Comme Maïer Fludd déclare qu'il n'est pas Rose-Croix.
***
Théophile Schweighardt, de Constance, est un des grands apôtres de la Rose-Croix. Son Miroir de la Sagesse rosicrucienne (27) est d'une importance capitale. II y exprime au mieux le caractère véritable de l'entreprise rosicrucienne :
« Vois ici représentés tout l'art du monde, toute sa science et tout son savoir-faire : cependant cherche d'abord le royaume de Dieu ».
« Ora et labora ».
« Si tu ne comprends pas mes sincères leçons, tu ne comprendras aucun livre ».

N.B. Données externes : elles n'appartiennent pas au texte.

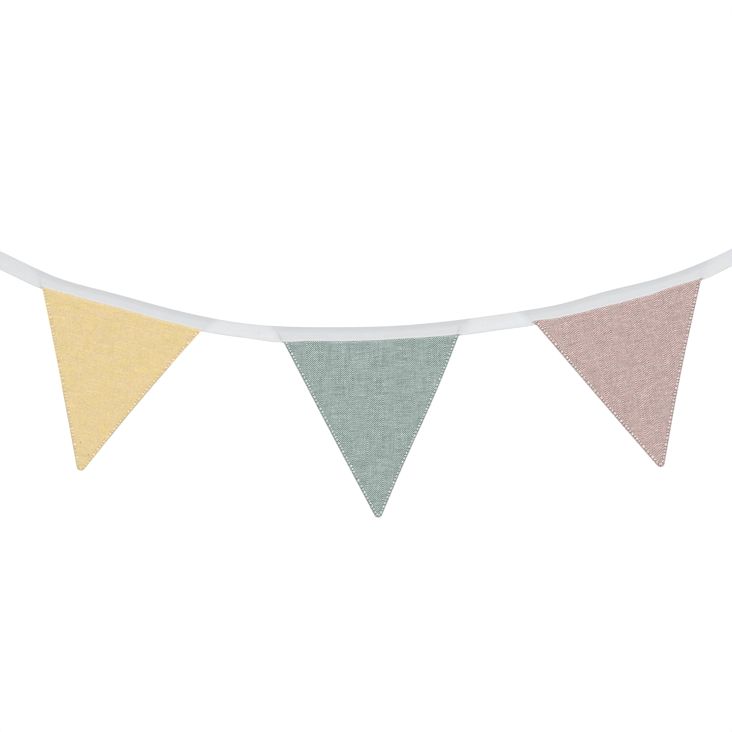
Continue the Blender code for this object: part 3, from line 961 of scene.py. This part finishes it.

« Beaucoup de personnes, appartenant à toutes les classes de la société, s'enquièrent avec instance de cette Fraternité. Il ne se passe pas de jours à Francfort, à Leipzig, dans d'autres lieux, mais surtout à Prague, où dix, douze et même vingt personnes ne se réunissent pour s'entretenir de ces objets, sans compter les personnes autorisées qui travaillent ensemble avec persévérance. Elles ont été trahies cependant par des faux frères ; c'est pourquoi l'auteur s'est décidé à mettre au grand jour l'esprit et les règlements de ce Collège. Il faut que le public sache que, bien que l'assemblée des Frères ne se tienne encore nulle part, un homme de coeur, pieux et loyal, peut facilement et sans grande peine arriver à leur parler ».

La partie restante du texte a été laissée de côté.